Monday, June 17, 2024

Debunking the Debunkers

 X.com has started applying a Community Note whenever a highly viewed photo of shot and burned out cars from the Nova music rave near Gaza which was attacked by Hamas.

This photo has appeared in countless posts and viewed millions of times.

The Community Note provides 8 links to mainstream news and factchecking websites.

I like the Community Note system in general, and I am deeply opposed to shadowbanning, blocking, deleting, and banning.  I am grateful that I can read both sides of the story, and check out the Community Notes for myself.

But it seems there is less in these particular debunkings than the Community Note suggests.

Most of the mainstream debunking is addressed not to the photo of burned out cars, but to a "viral video" showing cars being shot up by Apache helicopters.  That video has long been established not to have come from the attacks on October 7, but later and inside Gaza.  Very little if any debunking is addressed to photos of burned out cars.  (All they say is that there is "no evidence" that IDF caused this, nor have IDF admitted it.)

I remember these posts as they were originally being posted just after October 7.  While Syrian Girl and others may have initially claimed the video was an attack on the Nova festival cars by IDF, they almost immediately walked that back, as it was quickly proven back then that the video did not come from the Nova Festival.  They said that the video showed what shooting cars would be like.  Now imagine this happening at the Nova Festival, they said.  That's how so much destruction could have been created there, by Apache helicopters.

So the main claim that is being debunked is really a strawman which nobody (at least nobody doing the original postings) claims.  The Apache shooting video is not being shown as direct evidence of what happened at Nova, but as the kind of thing which could have happened there too.  IOW, the video shows that an attack by Apache helicopters is a a plausible explanation of what happened at Nova.

What's really more convincing is the picture of burned out cars.  It's hard to imagine lightly armed militants causing so much destruction, or even wanting to when it would not provide them with any more hostages--which was their main objective.  That is really the argument, and none of the debunking addresses it at all.  The evidence therefore comes from a kind of argument: reductio ad absurdum.  The Israeli narrative denies that Hamas had any objective other than creating terror atrocities, alleging that Hamas are just monsters.  That is a continuation of the absurdity.

Now there is a picture of all the burned out cars together in a big heap that appears more than any other nowadays.  Debunkers like to point out that this photo of all the cars was taken 10km away from the Nova festival, where Israel had collected all the cars for destruction.*  But there is another video showing drone footage on October 7 showing these burned and shot out cars before they were moved.  That footage is even shared by the Washington Post.  It is not so easily "explained" (nor does it seem that mainstream sources even bother to try) except by blaming it on Hamas.

(*Although the heap of cars was not at the original location, it still does show a massive amount of destruction which would be hard to imagine Hamas militants being responsible for.  This is even more clear seeing the drone footage of the cars before they were moved.)

In fact what seems to have happened* is that IDF blocked the exit of cars from the festival on the assumption that many would be hostages being taken by Hamas.  And then IDF went back and shot up the cars, to be sure that Hamas wasn't getting any hostages.  Even if Israeli ravers, hostages or not, would be shot in the process.
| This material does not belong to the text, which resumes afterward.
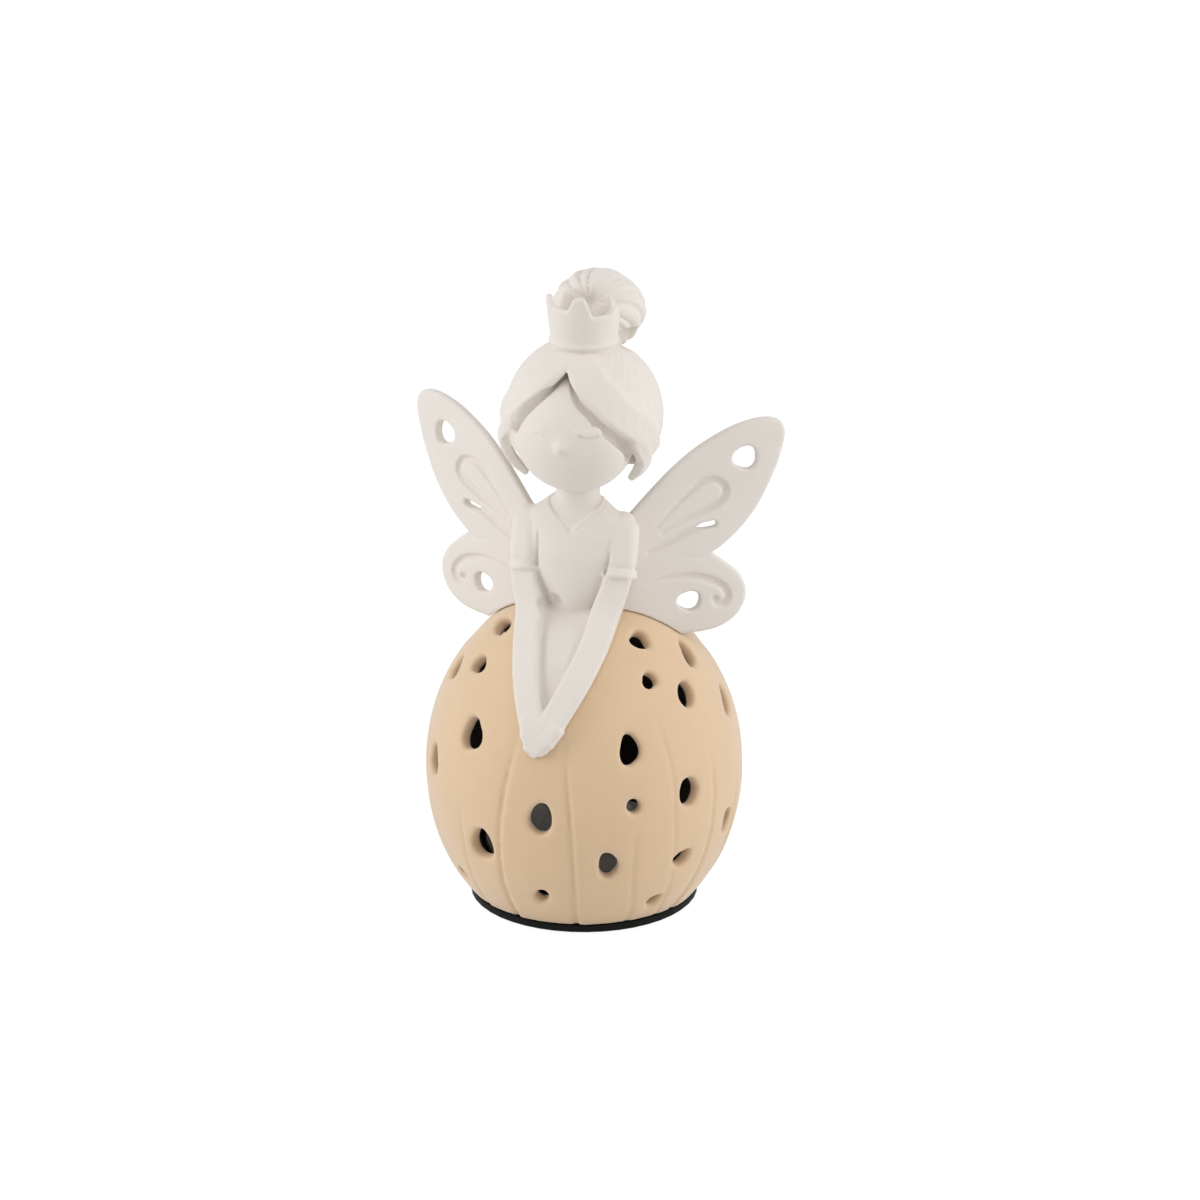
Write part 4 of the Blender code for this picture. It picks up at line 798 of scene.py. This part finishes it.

This is the infamous Hannibal Directive, which IDF denies.  Shooting up cars was not an Hamas objective, and they probably didn't have the firepower to destroy so many cars, nor would they have wanted to.

(*I posted on this way back in October, following a long X thread on it.)

If IDF had been innocent of shooting and burning the cars, it would have been far better if Israel had left the cars in their original positions, for international monitors to come and check it out for themselves.  Or if they had established detailed forensics for as many cars as possible, explaining what happened.  In that context, the fact that they almost immediately moved the cars to a different location for destruction is itself very suspicious.  If there is no clear evidence of Israel shooting up the cars it is because Israel itself destroyed the evidence as quickly as it could.

A further argument not addressed at all in the debunkings is that the Nova festival wasn't originally planned to occur in the Gaza adjacent location.  It was planned to occur elsewhere, but very curiously moved to the Gaza adjacent location on October 6, long after Israeli intelligence had become aware of Hamas plans for an imminent attack (about which Israeli leadership decided on the night of October 6 to do nothing, because it would be a dud, they declared).

Not only are those facts not discussed in the debunkings, they were hardly mentioned in mainstream media at all.

Even ignoring how these facts suggest that Israeli leadership wanted a large number of deaths to arise from an attack they knew would happen, in order to justify crushing Gaza completely, the fact is that Hamas could not have included the Nova festival in their planning, which had gone on for years.

The Israeli narrative never describes how the route that Hamas took inside Israel was not directed at the Nova festival, or the nearby Kibbutz, but on several IDF bases ringing Gaza where Hamas planned to take hostages.  The Israeli narrative never mentions that at all because it makes the Hamas plans sound like a military rather than a terror operation.  So all the discussion is focused on atrocities at the Music festival which Hamas had no way of knowing would be in their planned path.